» **Data shown**:
○ ○ ○ ○

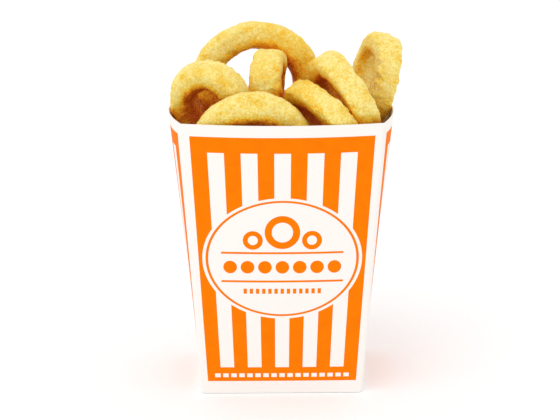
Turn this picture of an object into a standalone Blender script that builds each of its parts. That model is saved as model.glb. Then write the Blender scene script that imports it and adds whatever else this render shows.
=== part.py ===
"""Onion rings side: a tapered paperboard carton heaped with battered onion rings.

Run with blender --background --python part.py, or from Blender's text editor. Metres, +Z up.
The origin is the middle of the carton's base, the carton's front faces -Y, and +X is to the right.
The carton is one folded and glued sheet of board, so it is one solid. Every onion ring is a solid of its own.
"""

import math
from collections import namedtuple

import bmesh
import bpy
from mathutils import Vector

MM = 0.001

# The carton. Widths run along X and depths along Y, from fold to fold on the outside of the board.
CARTON_HEIGHT = 140 * MM
RIM_WIDTH, RIM_DEPTH = 97 * MM, 76 * MM
BASE_WIDTH, BASE_DEPTH = 81 * MM, 59 * MM
BOARD = 0.6 * MM
FOLD_RADIUS = 2.2 * MM
FRONT_BOW, SIDE_BOW = 5.5 * MM, 7.0 * MM  # how far the middle of the rim's edges is pushed out by the rings
FOLD_STEPS = 3  # chords round each vertical fold
PANEL_STEPS = 7  # strips across each panel
WALL_LEVELS = 6  # strips from base to rim

# The rings lower down, which nothing shows, are one solid that fills the carton up to this height.
FILLING_HEIGHT = 84 * MM
FILLING_GAP = 1.0 * MM
FILLING_HUMP = 3 * MM
FILLING_LEVELS = 3
FILLING_TOP_SHARES = (0.82, 0.6, 0.38, 0.16)

# The rings' faceting, and the roundness of their section: 2 is an ellipse, and more is squarer.
RING_STEPS, SECTION_STEPS = 30, 8
SECTION_POWER = 2.7
THREE_LUMPS, FIVE_LUMPS = 0.05, 0.03  # shares by which the band swells and shrinks round a ring
THREE_TURN, FIVE_TURN, WARP_TURN = 1.7, 2.9, 1.3  # radians by which each ring's lumps and warp are turned on

# One onion ring.
#   centre   of the ring, in mm from the carton's origin: right, back, up
#   facing   compass direction of the ring's axis in plan, in degrees from the front (-Y) towards the right
#   lean     how far that axis points up, in degrees: 0 stands upright, 90 lies flat
#   radius   of the middle of the band; wall is its thickness towards the axis, and width its height along it
#   oval     share by which the ring is longer than it is wide, along the direction oval_at, in degrees
#   warp     how far the band leaves its plane, in mm, twice up and twice down in a turn
Ring = namedtuple("Ring", "name centre facing lean radius wall width oval oval_at warp")

RINGS = (
    Ring("ring_back_arch", (-12, 28, 147), 0, 4, 25, 14, 14, 0.03, 0, 1.0),
    Ring("ring_left", (-34.4, -8.5, 143), -24, -14, 15, 12.5, 15.5, 0.03, 90, 0.8),
    Ring("ring_front", (-14, -31.5, 125.5), 0, -3, 21.8, 14.9, 11.5, 0.04, 0, 0.6),
    Ring("ring_centre_upright", (-6.3, 8.5, 147), 86, 0, 14.5, 11, 15.5, 0.0, 0, 0.5),
    Ring("ring_front_right", (19.8, -17, 136), -58, -34, 18, 11.5, 11.5, 0.04, 0, 0.6),
    Ring("ring_right_leaning", (31, -12.2, 146.2), -68, -28, 18.5, 11, 12, 0.04, 90, 0.6),
    Ring("ring_far_right", (47.1, 14.8, 151.1), -76, 12, 16.6, 11.5, 13.6, 0.08, 90, 0.6),
    Ring("ring_behind_left", (-38, 11, 118), -60, 78, 9, 9, 10, 0.04, 0, 0.4),
    Ring("ring_behind_right", (27, 19.5, 120.5), 150, 80, 12, 10.5, 11, 0.05, 0, 0.5),
    Ring("ring_under_left", (-25, -3, 103.5), -30, 76, 16.5, 11.5, 12.5, 0.05, 0, 1.0),
    Ring("ring_under_right", (22.5, 6, 101.5), 150, 78, 16.5, 11.5, 13, 0.05, 90, 1.0),
    Ring("ring_under_front", (30.5, -29.3, 105), 12, 0, 9, 10, 11, 0.05, 0, 0.5),
)


def clear_scene():
    for obj in list(bpy.data.objects):
        bpy.data.objects.remove(obj)


def new_collection(name):
    collection = bpy.data.collections.new(name)
    bpy.context.scene.collection.children.link(collection)
    return collection


def move_to(obj, collection):
    for owner in list(obj.users_collection):
        owner.objects.unlink(obj)
    collection.objects.link(obj)


def material(name, colour, roughness):
    made = bpy.data.materials.new(name)
    made.use_nodes = True
    shader = made.node_tree.nodes["Principled BSDF"]
    shader.inputs["Base Color"].default_value = (*colour, 1)
    shader.inputs["Roughness"].default_value = roughness
    shader.inputs["Metallic"].default_value = 0
    return made


def smooth(mesh, angle=40):
    mesh.shade_smooth()
    mesh.set_sharp_from_angle(angle=math.radians(angle))


def outline_points(half_width, half_depth, front_bow, side_bow):
    """Points round a carton of this size, counterclockwise from the front panel's left end."""
    inset_width, inset_depth = half_width - FOLD_RADIUS, half_depth - FOLD_RADIUS
    # For each panel: its outward and its left-to-right directions, its half run, its distance and its bow.
    panels = (
        (Vector((0, -1)), Vector((1, 0)), inset_width, half_depth, front_bow),
        (Vector((1, 0)), Vector((0, 1)), inset_depth, half_width, side_bow),
        (Vector((0, 1)), Vector((-1, 0)), inset_width, half_depth, front_bow),
        (Vector((-1, 0)), Vector((0, -1)), inset_depth, half_width, side_bow),
    )
    points = []
    for outward, along, run, distance, bow in panels:
        for step in range(PANEL_STEPS + 1):
            across = 2 * step / PANEL_STEPS - 1
            points.append(outward * (distance + bow * (1 - across**2)) + along * run * across)
        corner = outward * (distance - FOLD_RADIUS) + along * run
        for step in range(1, FOLD_STEPS):
            turn = math.radians(90 * step / FOLD_STEPS)
            points.append(corner + FOLD_RADIUS * (outward * math.cos(turn) + along * math.sin(turn)))
    return points


def carton_outline(level):
    """The outline at a level from 0, the base, to 1, the rim. The bow grows towards the open rim."""
    half_width = (BASE_WIDTH + (RIM_WIDTH - BASE_WIDTH) * level) / 2
    half_depth = (BASE_DEPTH + (RIM_DEPTH - BASE_DEPTH) * level) / 2
    return outline_points(half_width, half_depth, FRONT_BOW * level, SIDE_BOW * level)


def make_carton(collection):
    shell = bmesh.new()
    rows = []
    for n in range(WALL_LEVELS + 1):
        level = n / WALL_LEVELS
        rows.append([shell.verts.new((*point, CARTON_HEIGHT * level)) for point in carton_outline(level)])
    around = len(rows[0])
    for lower, upper in zip(rows, rows[1:]):
        for n in range(around):
            after = (n + 1) % around
            shell.faces.new((lower[n], lower[after], upper[after], upper[n]))
    shell.faces.new(reversed(rows[0]))
    mesh = bpy.data.meshes.new("carton")
    shell.to_mesh(mesh)
    shell.free()
    carton = bpy.data.objects.new("carton", mesh)
    collection.objects.link(carton)
    board = carton.modifiers.new("board", "SOLIDIFY")
    board.thickness = BOARD
    board.offset = -1
    board.use_even_offset = True
    smooth(mesh)
    mesh.materials.append(material("carton_board", (0.92, 0.9, 0.87), 0.55))
    return carton


def make_filling(collection):
    """The rings below, out of sight, as one solid from the carton's base up to their uneven top."""
    filling = bmesh.new()
    inset = BOARD + FILLING_GAP
    rows = []
    for n in range(FILLING_LEVELS + 1):
        height = inset + (FILLING_HEIGHT - inset) * n / FILLING_LEVELS
        rows.append([(point * fit(point, inset), height) for point in carton_outline(height / CARTON_HEIGHT)])
    edge = rows[-1]
    for share in FILLING_TOP_SHARES:
        rows.append([(point * share, height + filling_bump(point * share)) for point, height in edge])
    verts = [[filling.verts.new((*point, height)) for point, height in row] for row in rows]
    around = len(verts[0])
    for lower, upper in zip(verts, verts[1:]):
        for n in range(around):
            after = (n + 1) % around
            filling.faces.new((lower[n], lower[after], upper[after], upper[n]))
    filling.faces.new(reversed(verts[0]))
    filling.faces.new(verts[-1])
    mesh = bpy.data.meshes.new("rings_below")
    filling.to_mesh(mesh)
    filling.free()
    obj = bpy.data.objects.new("rings_below", mesh)
    collection.objects.link(obj)
    smooth(mesh, 60)
    mesh.materials.append(material("deep_crust", (0.55, 0.3, 0.08), 0.7))
    return obj


def fit(point, inset):
    """The share that draws an outline's point in by the inset."""
    return 1 - inset / point.length


def filling_bump(point):
    """How far the filling's top stands above its edge: low humps where the rings below lie."""
    humps = math.sin(point.x / (9 * MM) + 0.6) * math.cos(point.y / (8 * MM) - 0.4)
    return FILLING_HUMP * (1 + humps)


def superellipse(angle, half_wall, half_width):
    """A point of the band's section: how far out from the ring's middle line, and how far along the axis."""
    power = 2 / SECTION_POWER
    out = math.copysign(abs(math.cos(angle)) ** power, math.cos(angle))
    along = math.copysign(abs(math.sin(angle)) ** power, math.sin(angle))
    return out * half_wall, along * half_width


def make_ring(ring, number, crust, collection):
    radius, wall, width, warp = (size * MM for size in (ring.radius, ring.wall, ring.width, ring.warp))
    bpy.ops.mesh.primitive_torus_add(
        major_segments=RING_STEPS, minor_segments=SECTION_STEPS, major_radius=radius, minor_radius=wall / 2
    )
    obj = bpy.context.active_object
    obj.name = obj.data.name = ring.name
    for vertex in obj.data.vertices:
        around = math.atan2(vertex.co.y, vertex.co.x)
        section = math.atan2(vertex.co.z, math.hypot(vertex.co.x, vertex.co.y) - radius)
        swell = 1 + THREE_LUMPS * math.sin(3 * around + THREE_TURN * number)
        swell += FIVE_LUMPS * math.sin(5 * around + FIVE_TURN * number)
        out, along = superellipse(section, swell * wall / 2, swell * width / 2)
        oval = 1 + ring.oval * math.cos(2 * (around - math.radians(ring.oval_at)))
        reach = radius * oval + out
        bend = warp * math.cos(2 * around + WARP_TURN * number)
        vertex.co = (reach * math.cos(around), reach * math.sin(around), along + bend)
    obj.location = Vector(ring.centre) * MM
    obj.rotation_euler = (math.radians(90 - ring.lean), 0, math.radians(ring.facing))
    smooth(obj.data, 60)
    obj.data.materials.append(crust)
    move_to(obj, collection)
    return obj


def main():
    clear_scene()
    parts = new_collection("onion_rings_side")
    make_carton(parts)
    make_filling(parts)
    crust = material("fried_crust", (0.78, 0.55, 0.2), 0.6)
    for number, ring in enumerate(RINGS):
        make_ring(ring, number, crust, parts)


main()
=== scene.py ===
"""The looks of an onion rings side: a striped paperboard carton heaped with battered, fried onion rings.

Every ring of the frame is replaced by a crumb-coated mesh that follows the ring's own run and thickness, the
carton by a printed board shell with folds, a glue flap and base flaps, and the filling by a core with small
rings on it.
"""

import logging
import math
import random
from collections.abc import Callable, Iterable, Sequence
from dataclasses import dataclass
from enum import Enum

import bmesh
import bpy
import numpy as np
from mathutils import Matrix, Vector, noise
from mathutils.bvhtree import BVHTree


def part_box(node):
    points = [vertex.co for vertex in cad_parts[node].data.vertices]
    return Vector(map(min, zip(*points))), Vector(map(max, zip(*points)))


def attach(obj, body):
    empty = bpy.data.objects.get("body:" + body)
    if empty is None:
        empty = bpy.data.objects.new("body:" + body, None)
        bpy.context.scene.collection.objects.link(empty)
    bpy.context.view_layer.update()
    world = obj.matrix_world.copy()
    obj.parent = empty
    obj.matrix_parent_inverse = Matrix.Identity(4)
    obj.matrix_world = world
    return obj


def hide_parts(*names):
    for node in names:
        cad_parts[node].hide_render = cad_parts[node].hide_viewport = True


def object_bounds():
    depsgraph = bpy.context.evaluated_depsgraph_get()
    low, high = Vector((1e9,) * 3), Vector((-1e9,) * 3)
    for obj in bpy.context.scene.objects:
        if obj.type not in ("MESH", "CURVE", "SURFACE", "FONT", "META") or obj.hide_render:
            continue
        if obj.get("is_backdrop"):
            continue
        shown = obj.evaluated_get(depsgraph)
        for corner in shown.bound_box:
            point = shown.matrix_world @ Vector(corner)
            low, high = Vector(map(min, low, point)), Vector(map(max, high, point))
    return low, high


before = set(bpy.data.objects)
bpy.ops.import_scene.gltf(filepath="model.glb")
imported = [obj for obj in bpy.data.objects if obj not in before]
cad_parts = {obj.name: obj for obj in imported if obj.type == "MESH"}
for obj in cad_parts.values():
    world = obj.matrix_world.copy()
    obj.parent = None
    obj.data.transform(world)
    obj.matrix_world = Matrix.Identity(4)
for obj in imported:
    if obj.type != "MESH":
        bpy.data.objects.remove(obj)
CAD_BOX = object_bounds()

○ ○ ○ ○

» **Exercise directions**: Retype, word for word, every line from the line with "obj.rotation_euler = (math.radians(90" to the line with "for node in", inclusive. Add nothing.

» **Output of the exercise**:
    obj.rotation_euler = (math.radians(90 - ring.lean), 0, math.radians(ring.facing))
    smooth(obj.data, 60)
    obj.data.materials.append(crust)
    move_to(obj, collection)
    return obj


def main():
    clear_scene()
    parts = new_collection("onion_rings_side")
    make_carton(parts)
    make_filling(parts)
    crust = material("fried_crust", (0.78, 0.55, 0.2), 0.6)
    for number, ring in enumerate(RINGS):
        make_ring(ring, number, crust, parts)


main()
=== scene.py ===
"""The looks of an onion rings side: a striped paperboard carton heaped with battered, fried onion rings.

Every ring of the frame is replaced by a crumb-coated mesh that follows the ring's own run and thickness, the
carton by a printed board shell with folds, a glue flap and base flaps, and the filling by a core with small
rings on it.
"""

import logging
import math
import random
from collections.abc import Callable, Iterable, Sequence
from dataclasses import dataclass
from enum import Enum

import bmesh
import bpy
import numpy as np
from mathutils import Matrix, Vector, noise
from mathutils.bvhtree import BVHTree


def part_box(node):
    points = [vertex.co for vertex in cad_parts[node].data.vertices]
    return Vector(map(min, zip(*points))), Vector(map(max, zip(*points)))


def attach(obj, body):
    empty = bpy.data.objects.get("body:" + body)
    if empty is None:
        empty = bpy.data.objects.new("body:" + body, None)
        bpy.context.scene.collection.objects.link(empty)
    bpy.context.view_layer.update()
    world = obj.matrix_world.copy()
    obj.parent = empty
    obj.matrix_parent_inverse = Matrix.Identity(4)
    obj.matrix_world = world
    return obj


def hide_parts(*names):
    for node in names:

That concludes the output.